What does "The Man in Seat 61" make of SNCF's new wheeze? He is, of course, Mark Smith, whose website (seat61.com) helps travellers to organise rail travel abroad. You might well imagine that the rail guru would be all in favour of fresh, low-cost options for train passengers. In fact, he is appalled: "It's the city-centre terminals and lack of fuss over luggage that is attracting passengers off planes and back on to the rails. SNCF is trying to copy the worst things about air travel that we know passengers hate, such as terminals way outside the cities they serve and having to pay extra for any baggage."

Cent sent into exile

My efforts to get some answers from SNCF about the new enterprise – such as its name and the planned fares – have proved in vain.

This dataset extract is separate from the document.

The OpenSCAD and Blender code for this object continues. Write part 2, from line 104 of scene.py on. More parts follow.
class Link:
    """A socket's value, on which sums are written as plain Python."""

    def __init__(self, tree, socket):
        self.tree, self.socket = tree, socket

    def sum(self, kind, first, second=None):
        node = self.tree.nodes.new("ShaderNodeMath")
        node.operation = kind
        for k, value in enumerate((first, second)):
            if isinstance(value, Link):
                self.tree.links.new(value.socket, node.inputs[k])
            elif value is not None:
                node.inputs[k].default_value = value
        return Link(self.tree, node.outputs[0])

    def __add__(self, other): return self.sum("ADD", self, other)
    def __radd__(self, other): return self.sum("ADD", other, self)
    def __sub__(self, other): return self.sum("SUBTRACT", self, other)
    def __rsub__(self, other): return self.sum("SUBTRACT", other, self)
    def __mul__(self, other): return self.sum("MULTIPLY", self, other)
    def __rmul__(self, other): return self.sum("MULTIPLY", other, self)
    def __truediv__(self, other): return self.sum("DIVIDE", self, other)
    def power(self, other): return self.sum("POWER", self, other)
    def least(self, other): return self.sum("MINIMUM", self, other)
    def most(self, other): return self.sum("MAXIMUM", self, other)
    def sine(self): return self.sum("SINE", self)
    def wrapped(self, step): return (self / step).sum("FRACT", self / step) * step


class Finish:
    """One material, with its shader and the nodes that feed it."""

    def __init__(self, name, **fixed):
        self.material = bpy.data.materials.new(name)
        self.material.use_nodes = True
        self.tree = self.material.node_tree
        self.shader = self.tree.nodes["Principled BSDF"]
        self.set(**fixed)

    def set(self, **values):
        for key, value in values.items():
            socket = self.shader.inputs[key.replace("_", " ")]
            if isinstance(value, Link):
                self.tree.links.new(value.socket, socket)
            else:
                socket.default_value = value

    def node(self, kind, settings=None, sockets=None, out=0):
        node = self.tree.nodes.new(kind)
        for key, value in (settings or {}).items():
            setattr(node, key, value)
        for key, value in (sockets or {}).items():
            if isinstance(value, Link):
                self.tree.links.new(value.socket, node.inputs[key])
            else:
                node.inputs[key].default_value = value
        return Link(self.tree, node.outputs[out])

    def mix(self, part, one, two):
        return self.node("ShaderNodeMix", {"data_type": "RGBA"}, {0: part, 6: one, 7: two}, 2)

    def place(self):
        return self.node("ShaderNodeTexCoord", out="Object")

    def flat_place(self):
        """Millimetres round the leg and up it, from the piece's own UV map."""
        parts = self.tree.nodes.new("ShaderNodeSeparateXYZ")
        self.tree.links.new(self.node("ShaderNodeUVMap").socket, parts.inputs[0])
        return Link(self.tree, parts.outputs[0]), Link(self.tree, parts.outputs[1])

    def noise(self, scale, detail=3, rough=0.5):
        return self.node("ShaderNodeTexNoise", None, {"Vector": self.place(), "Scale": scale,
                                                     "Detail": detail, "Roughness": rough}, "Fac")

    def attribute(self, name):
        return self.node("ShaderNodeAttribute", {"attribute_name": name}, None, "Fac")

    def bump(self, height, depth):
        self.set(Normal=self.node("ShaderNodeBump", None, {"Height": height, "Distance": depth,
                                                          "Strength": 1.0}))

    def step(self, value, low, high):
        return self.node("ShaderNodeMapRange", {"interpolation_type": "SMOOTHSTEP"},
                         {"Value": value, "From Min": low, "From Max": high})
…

But while waiting for press officers to fail to respond, I made a couple of surprising discoveries from an interview with the SNCF president that I tracked down on the conglomerate's labyrinthine website.

The first is that French Railways has sent the cent into exile. The president, Guillaume Pepy, announced a decision "to eliminate cents from our prices, because they're confusing. Going forward, all fares will be round numbers". I hope the rounding is downward as well as upward. More extraordinary was Mr Pepy's response to an innocent question from a traveller complaining about having to pay €20 when he left his Fréquence pass (a discount card) at home. The SNCF president blew a fuse. "This is France, the land of fraud," he thundered, blaming his fellow countrymen for trying to "game the system". He said fraud on trains amounts to nearly €300m a year, which I make a remarkable £450 per minute.

Perhaps the president is right in his assertion that "France is the European champion of fraud – maybe not the world champion, but certainly the European champion".